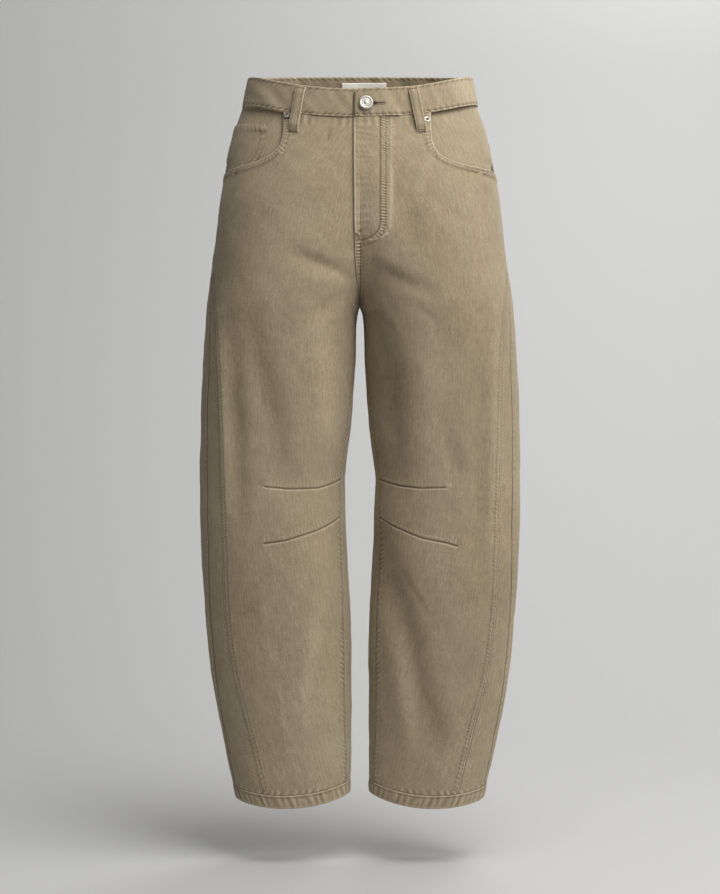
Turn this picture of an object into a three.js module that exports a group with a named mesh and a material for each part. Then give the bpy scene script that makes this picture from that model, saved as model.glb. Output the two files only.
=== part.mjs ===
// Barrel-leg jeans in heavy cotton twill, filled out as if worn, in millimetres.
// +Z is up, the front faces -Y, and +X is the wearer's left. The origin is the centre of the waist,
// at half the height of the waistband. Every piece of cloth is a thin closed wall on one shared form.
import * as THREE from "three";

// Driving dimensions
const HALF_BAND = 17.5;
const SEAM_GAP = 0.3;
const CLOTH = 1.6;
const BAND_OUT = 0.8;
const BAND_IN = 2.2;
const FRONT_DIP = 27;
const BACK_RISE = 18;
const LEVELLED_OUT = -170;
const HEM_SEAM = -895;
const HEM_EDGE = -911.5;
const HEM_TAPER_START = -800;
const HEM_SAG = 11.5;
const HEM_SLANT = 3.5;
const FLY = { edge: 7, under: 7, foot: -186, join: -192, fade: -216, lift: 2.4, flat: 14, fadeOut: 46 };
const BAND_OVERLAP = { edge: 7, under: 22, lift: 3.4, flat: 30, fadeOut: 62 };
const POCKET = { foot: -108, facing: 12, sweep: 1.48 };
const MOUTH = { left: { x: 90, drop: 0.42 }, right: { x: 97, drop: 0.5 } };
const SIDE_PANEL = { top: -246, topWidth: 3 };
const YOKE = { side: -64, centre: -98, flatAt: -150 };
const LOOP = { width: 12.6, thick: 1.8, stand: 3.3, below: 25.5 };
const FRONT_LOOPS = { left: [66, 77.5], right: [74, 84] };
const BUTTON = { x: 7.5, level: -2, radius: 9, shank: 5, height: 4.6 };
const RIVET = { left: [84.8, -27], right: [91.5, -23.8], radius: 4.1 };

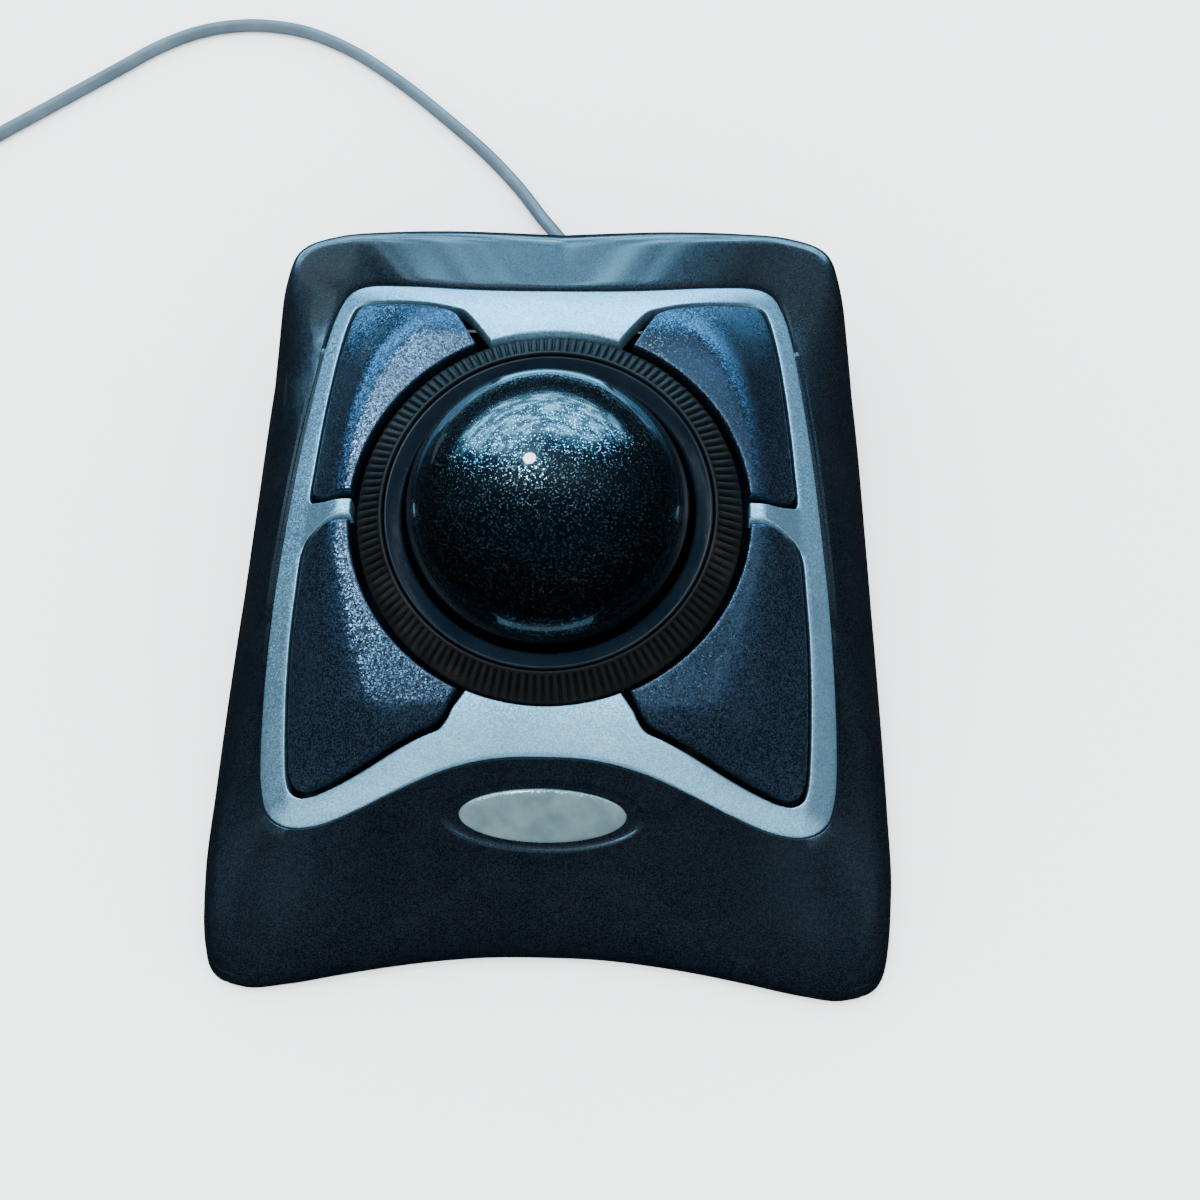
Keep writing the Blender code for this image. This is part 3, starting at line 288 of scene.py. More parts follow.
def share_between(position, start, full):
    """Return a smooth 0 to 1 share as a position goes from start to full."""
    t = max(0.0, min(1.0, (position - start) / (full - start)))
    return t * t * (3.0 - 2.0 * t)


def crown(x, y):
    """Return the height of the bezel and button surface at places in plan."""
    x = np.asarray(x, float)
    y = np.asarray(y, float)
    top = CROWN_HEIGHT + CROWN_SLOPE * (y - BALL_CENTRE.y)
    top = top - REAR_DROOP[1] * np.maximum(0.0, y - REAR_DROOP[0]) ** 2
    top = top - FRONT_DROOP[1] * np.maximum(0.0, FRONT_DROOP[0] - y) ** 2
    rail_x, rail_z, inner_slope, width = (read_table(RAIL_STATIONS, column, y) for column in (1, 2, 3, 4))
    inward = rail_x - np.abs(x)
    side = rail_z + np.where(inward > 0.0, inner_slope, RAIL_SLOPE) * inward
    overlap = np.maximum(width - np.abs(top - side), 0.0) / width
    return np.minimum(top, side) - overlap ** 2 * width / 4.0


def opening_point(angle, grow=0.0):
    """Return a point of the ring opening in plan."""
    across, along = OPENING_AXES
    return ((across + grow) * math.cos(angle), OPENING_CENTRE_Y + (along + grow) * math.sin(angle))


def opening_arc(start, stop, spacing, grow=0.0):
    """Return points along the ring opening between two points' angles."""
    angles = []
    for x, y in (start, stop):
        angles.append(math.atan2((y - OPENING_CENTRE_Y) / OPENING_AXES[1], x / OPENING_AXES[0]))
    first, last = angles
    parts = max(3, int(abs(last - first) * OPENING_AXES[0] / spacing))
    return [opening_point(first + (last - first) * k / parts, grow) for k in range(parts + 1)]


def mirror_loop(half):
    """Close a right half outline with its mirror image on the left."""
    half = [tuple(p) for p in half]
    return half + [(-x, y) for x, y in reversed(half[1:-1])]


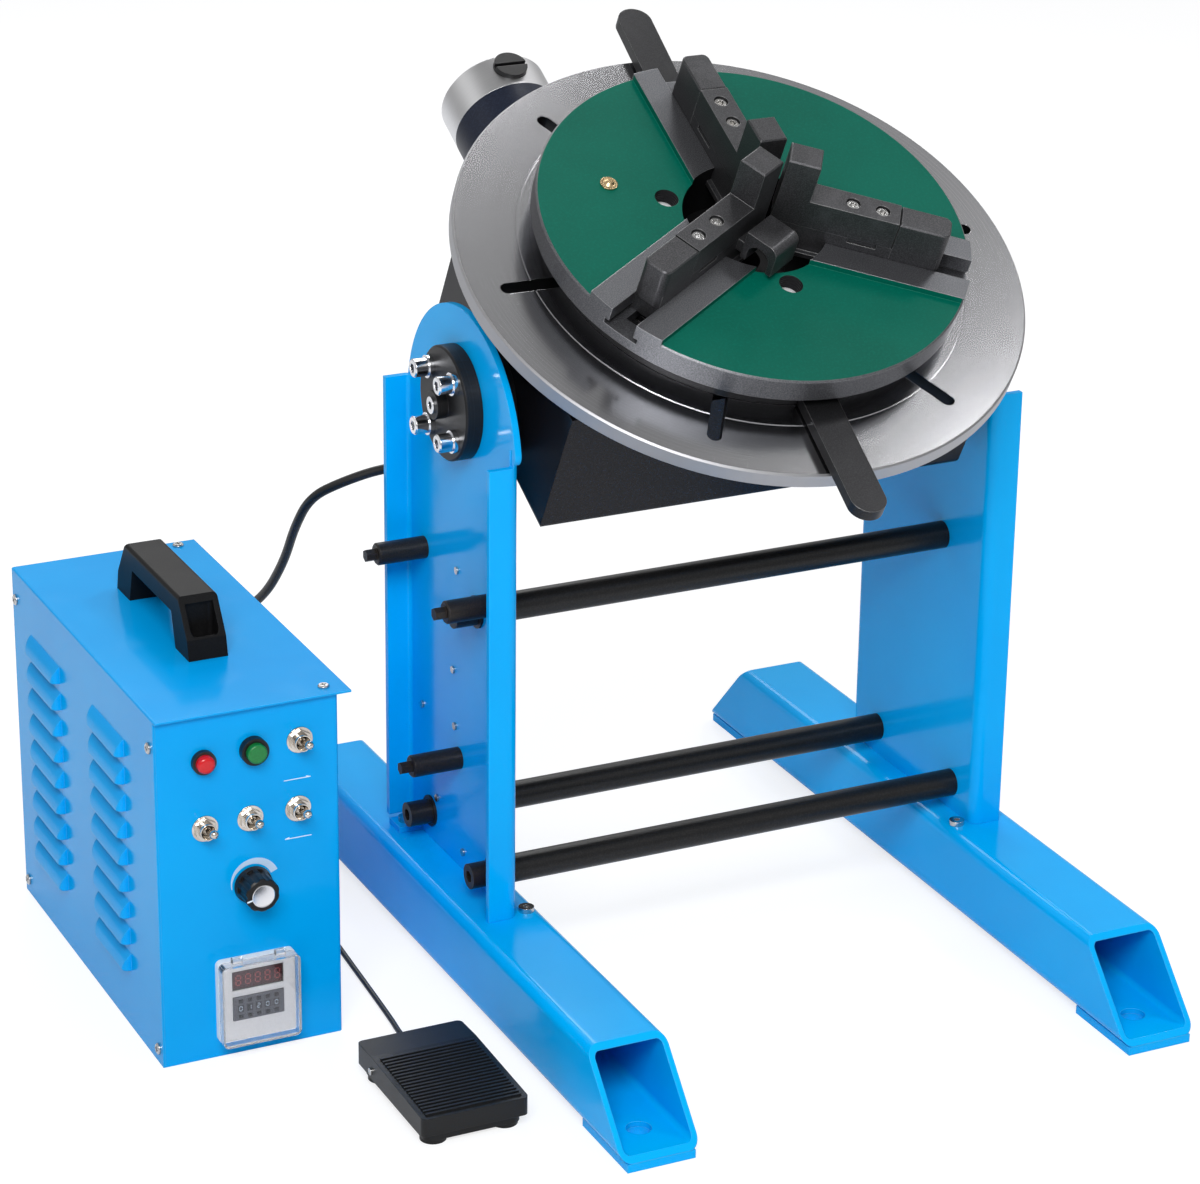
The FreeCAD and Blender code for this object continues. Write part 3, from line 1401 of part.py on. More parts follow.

## Work required
Report all lines of the data above that include the string "from".

## Expected answer
Turn this picture of an object into a three.js module that exports a group with a named mesh and a material for each part. Then give the bpy scene script that makes this picture from that model, saved as model.glb. Output the two files only.
import * as THREE from "three";
    """Return a smooth 0 to 1 share as a position goes from start to full."""
The FreeCAD and Blender code for this object continues. Write part 3, from line 1401 of part.py on. More parts follow.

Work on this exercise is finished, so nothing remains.